+++ Material provided
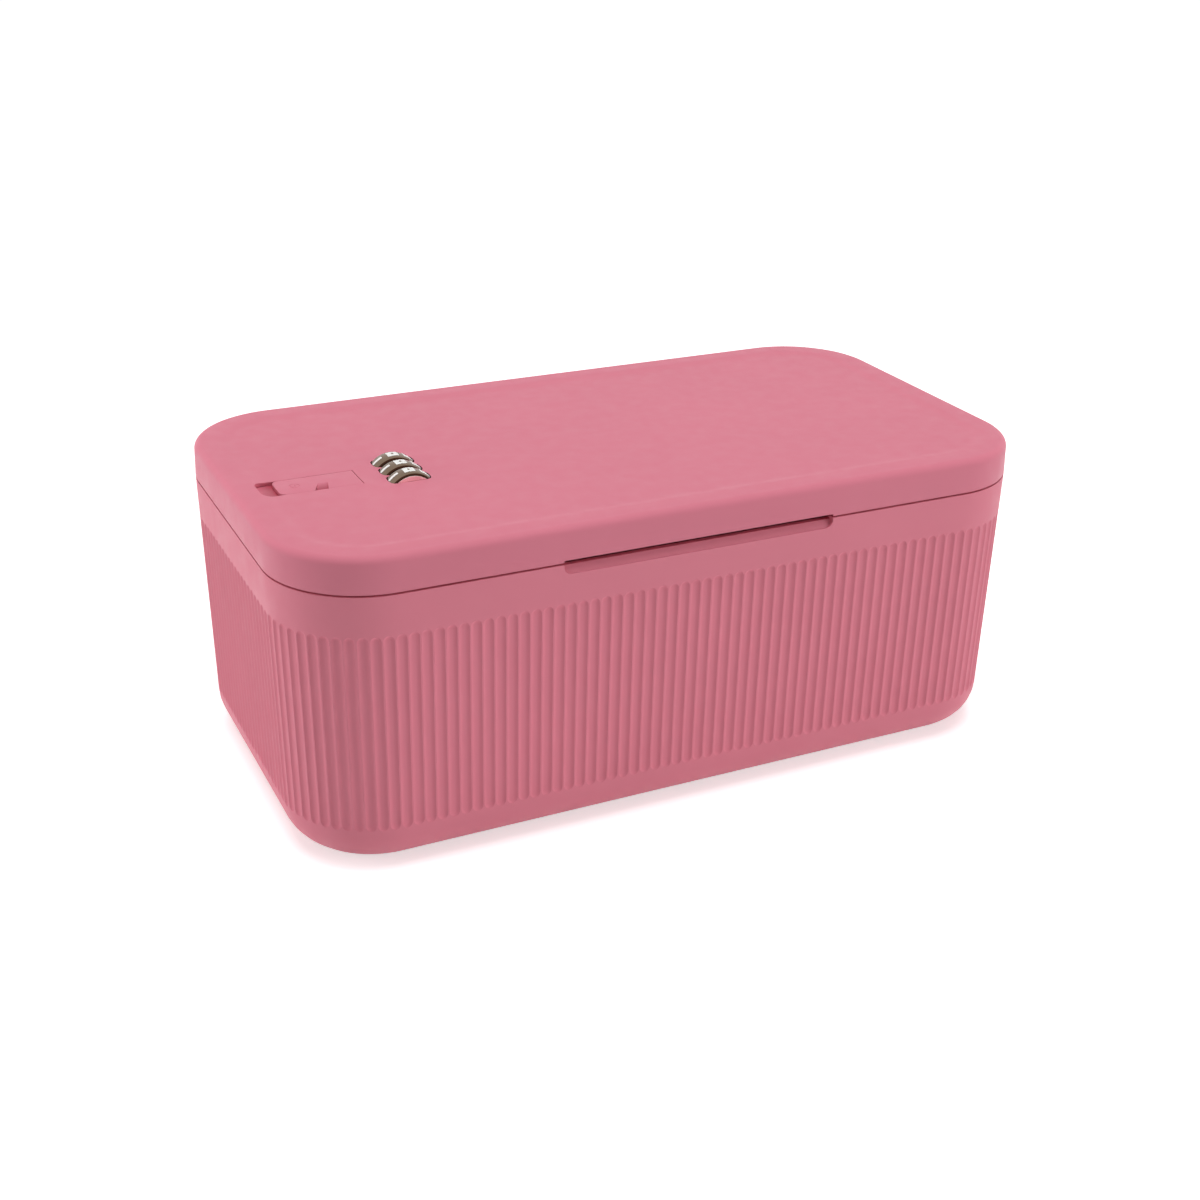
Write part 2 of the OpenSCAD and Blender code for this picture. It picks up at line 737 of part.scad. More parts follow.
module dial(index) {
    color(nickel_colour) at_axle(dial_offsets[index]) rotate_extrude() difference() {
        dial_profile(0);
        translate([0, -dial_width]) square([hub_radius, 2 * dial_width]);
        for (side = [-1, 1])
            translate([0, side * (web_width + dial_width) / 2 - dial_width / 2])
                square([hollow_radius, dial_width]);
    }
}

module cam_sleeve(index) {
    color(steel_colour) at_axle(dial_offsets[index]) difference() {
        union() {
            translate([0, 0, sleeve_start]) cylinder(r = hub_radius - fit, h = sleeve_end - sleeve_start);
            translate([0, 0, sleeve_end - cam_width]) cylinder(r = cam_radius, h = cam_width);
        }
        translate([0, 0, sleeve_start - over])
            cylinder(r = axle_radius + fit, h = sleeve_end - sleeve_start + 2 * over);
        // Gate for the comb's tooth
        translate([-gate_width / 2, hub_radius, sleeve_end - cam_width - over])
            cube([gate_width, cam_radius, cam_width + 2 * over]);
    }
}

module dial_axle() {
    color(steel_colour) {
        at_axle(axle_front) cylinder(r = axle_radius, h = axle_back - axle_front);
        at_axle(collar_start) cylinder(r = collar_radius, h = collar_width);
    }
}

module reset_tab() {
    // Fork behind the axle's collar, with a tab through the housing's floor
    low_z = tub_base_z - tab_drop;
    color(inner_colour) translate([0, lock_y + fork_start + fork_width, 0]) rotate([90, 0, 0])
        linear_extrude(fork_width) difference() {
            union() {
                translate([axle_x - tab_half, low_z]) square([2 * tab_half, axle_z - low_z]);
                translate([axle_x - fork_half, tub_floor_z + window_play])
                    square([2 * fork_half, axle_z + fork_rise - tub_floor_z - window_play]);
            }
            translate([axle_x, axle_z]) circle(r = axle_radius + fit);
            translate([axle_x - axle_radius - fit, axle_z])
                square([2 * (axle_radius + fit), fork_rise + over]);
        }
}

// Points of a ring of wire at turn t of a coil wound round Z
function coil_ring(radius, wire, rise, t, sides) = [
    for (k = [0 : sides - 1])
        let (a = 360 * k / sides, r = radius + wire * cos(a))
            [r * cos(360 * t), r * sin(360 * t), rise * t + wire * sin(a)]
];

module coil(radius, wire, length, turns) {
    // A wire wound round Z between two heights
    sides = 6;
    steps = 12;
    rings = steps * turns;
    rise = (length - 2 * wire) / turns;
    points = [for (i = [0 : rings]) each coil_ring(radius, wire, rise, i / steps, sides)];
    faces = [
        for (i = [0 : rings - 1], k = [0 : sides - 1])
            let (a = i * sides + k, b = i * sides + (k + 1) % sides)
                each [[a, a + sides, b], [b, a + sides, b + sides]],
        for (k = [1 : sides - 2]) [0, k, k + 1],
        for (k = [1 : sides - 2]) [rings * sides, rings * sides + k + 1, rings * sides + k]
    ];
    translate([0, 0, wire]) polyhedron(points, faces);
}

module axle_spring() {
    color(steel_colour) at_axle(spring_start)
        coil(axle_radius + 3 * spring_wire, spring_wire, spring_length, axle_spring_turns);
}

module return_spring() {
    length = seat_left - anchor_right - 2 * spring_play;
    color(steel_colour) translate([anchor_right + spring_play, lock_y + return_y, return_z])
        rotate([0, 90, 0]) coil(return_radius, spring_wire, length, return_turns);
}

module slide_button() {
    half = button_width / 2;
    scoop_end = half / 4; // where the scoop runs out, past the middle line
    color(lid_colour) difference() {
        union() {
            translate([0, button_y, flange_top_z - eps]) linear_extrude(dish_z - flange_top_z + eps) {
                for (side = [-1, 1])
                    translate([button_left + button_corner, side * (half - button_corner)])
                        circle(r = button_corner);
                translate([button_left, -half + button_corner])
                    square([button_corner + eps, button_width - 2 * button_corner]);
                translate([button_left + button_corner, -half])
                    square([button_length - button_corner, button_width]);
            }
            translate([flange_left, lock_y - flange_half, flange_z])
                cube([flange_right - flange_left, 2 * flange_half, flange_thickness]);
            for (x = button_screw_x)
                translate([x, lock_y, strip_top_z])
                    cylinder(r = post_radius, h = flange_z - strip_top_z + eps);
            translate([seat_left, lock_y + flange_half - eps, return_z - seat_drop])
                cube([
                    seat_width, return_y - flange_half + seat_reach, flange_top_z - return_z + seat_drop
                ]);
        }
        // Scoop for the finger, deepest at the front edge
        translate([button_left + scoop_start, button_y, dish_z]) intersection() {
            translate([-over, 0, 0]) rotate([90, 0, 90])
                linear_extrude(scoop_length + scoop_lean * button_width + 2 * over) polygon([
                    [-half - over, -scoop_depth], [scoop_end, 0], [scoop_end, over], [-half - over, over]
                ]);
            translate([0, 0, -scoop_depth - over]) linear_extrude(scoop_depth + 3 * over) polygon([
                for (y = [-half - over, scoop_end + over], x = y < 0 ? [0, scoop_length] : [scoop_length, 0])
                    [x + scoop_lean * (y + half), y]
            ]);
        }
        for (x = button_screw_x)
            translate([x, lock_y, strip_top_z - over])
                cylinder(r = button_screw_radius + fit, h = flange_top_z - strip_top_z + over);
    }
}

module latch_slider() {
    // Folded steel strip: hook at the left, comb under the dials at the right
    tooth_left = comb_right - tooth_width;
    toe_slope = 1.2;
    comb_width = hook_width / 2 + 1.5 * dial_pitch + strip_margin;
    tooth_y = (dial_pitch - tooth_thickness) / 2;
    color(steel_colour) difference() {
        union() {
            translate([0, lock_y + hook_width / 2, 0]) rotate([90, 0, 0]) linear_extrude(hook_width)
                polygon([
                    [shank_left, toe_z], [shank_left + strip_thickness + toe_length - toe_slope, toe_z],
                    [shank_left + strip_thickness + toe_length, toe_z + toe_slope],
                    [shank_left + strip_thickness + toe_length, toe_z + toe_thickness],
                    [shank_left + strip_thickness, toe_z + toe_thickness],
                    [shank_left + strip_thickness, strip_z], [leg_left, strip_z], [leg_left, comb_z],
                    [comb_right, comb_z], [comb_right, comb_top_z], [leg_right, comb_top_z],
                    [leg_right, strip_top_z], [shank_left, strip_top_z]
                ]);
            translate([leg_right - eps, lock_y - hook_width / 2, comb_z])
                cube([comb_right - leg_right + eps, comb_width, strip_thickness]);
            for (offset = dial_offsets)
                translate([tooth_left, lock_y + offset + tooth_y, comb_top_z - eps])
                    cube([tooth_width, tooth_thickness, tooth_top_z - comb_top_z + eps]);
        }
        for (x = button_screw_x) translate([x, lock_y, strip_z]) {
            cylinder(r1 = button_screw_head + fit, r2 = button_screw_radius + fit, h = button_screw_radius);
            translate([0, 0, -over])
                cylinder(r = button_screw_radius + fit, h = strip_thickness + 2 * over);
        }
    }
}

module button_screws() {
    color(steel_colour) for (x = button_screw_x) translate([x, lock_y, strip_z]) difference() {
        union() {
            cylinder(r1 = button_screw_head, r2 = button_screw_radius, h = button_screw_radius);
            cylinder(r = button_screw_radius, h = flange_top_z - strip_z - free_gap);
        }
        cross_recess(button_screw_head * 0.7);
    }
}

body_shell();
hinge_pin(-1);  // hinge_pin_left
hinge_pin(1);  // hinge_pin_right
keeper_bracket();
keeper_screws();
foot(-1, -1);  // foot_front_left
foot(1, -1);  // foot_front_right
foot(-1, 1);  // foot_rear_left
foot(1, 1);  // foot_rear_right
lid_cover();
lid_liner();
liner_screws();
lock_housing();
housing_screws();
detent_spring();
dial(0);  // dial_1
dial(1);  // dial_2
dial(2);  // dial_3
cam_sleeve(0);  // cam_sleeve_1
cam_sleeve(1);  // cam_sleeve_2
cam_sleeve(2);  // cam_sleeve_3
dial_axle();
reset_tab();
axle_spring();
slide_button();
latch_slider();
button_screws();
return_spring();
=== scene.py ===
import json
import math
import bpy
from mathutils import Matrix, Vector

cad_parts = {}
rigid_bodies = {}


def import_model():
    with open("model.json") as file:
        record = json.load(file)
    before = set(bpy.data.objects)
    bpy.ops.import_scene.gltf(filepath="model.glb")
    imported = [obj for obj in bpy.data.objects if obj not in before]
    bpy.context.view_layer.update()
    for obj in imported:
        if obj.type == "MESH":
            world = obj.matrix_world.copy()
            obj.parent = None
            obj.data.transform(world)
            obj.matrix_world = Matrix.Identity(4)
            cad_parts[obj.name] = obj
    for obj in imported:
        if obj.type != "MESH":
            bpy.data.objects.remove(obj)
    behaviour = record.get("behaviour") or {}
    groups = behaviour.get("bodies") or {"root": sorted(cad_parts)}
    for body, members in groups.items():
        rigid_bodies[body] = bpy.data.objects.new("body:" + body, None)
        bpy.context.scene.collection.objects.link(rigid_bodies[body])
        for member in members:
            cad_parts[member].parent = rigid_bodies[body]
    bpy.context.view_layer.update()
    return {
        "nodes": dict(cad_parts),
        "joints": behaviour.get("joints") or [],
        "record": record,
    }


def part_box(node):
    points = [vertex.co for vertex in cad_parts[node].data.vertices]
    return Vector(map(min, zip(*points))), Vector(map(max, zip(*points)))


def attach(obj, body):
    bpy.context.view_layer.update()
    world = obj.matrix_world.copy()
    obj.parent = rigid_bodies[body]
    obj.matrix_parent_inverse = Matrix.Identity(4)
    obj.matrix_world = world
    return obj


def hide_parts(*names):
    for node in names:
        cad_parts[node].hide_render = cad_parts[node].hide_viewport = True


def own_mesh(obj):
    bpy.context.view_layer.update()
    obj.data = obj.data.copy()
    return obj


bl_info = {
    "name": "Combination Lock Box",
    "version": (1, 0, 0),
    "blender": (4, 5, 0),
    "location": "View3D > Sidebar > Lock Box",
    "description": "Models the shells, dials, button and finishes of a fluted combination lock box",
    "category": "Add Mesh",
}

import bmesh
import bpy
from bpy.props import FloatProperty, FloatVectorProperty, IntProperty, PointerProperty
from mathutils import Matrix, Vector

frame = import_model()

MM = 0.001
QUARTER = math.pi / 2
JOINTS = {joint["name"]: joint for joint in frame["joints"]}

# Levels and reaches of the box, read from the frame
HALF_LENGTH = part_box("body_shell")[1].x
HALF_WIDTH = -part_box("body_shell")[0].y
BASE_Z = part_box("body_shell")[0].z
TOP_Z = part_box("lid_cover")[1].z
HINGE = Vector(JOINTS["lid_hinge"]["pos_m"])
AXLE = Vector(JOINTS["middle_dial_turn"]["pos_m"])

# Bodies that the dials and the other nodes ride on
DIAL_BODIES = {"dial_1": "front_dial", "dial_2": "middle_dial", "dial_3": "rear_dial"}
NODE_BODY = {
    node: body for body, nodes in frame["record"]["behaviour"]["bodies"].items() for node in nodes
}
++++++
(Exercise details)
Starting from the line with "points = [vertex.co" and ending with the final line of the data, quote every line exactly, both ends included.

(Response)
    points = [vertex.co for vertex in cad_parts[node].data.vertices]
    return Vector(map(min, zip(*points))), Vector(map(max, zip(*points)))


def attach(obj, body):
    bpy.context.view_layer.update()
    world = obj.matrix_world.copy()
    obj.parent = rigid_bodies[body]
    obj.matrix_parent_inverse = Matrix.Identity(4)
    obj.matrix_world = world
    return obj


def hide_parts(*names):
    for node in names:
        cad_parts[node].hide_render = cad_parts[node].hide_viewport = True


def own_mesh(obj):
    bpy.context.view_layer.update()
    obj.data = obj.data.copy()
    return obj


bl_info = {
    "name": "Combination Lock Box",
    "version": (1, 0, 0),
    "blender": (4, 5, 0),
    "location": "View3D > Sidebar > Lock Box",
    "description": "Models the shells, dials, button and finishes of a fluted combination lock box",
    "category": "Add Mesh",
}

import bmesh
import bpy
from bpy.props import FloatProperty, FloatVectorProperty, IntProperty, PointerProperty
from mathutils import Matrix, Vector

frame = import_model()

MM = 0.001
QUARTER = math.pi / 2
JOINTS = {joint["name"]: joint for joint in frame["joints"]}

# Levels and reaches of the box, read from the frame
HALF_LENGTH = part_box("body_shell")[1].x
HALF_WIDTH = -part_box("body_shell")[0].y
BASE_Z = part_box("body_shell")[0].z
TOP_Z = part_box("lid_cover")[1].z
HINGE = Vector(JOINTS["lid_hinge"]["pos_m"])
AXLE = Vector(JOINTS["middle_dial_turn"]["pos_m"])

# Bodies that the dials and the other nodes ride on
DIAL_BODIES = {"dial_1": "front_dial", "dial_2": "middle_dial", "dial_3": "rear_dial"}
NODE_BODY = {
    node: body for body, nodes in frame["record"]["behaviour"]["bodies"].items() for node in nodes
}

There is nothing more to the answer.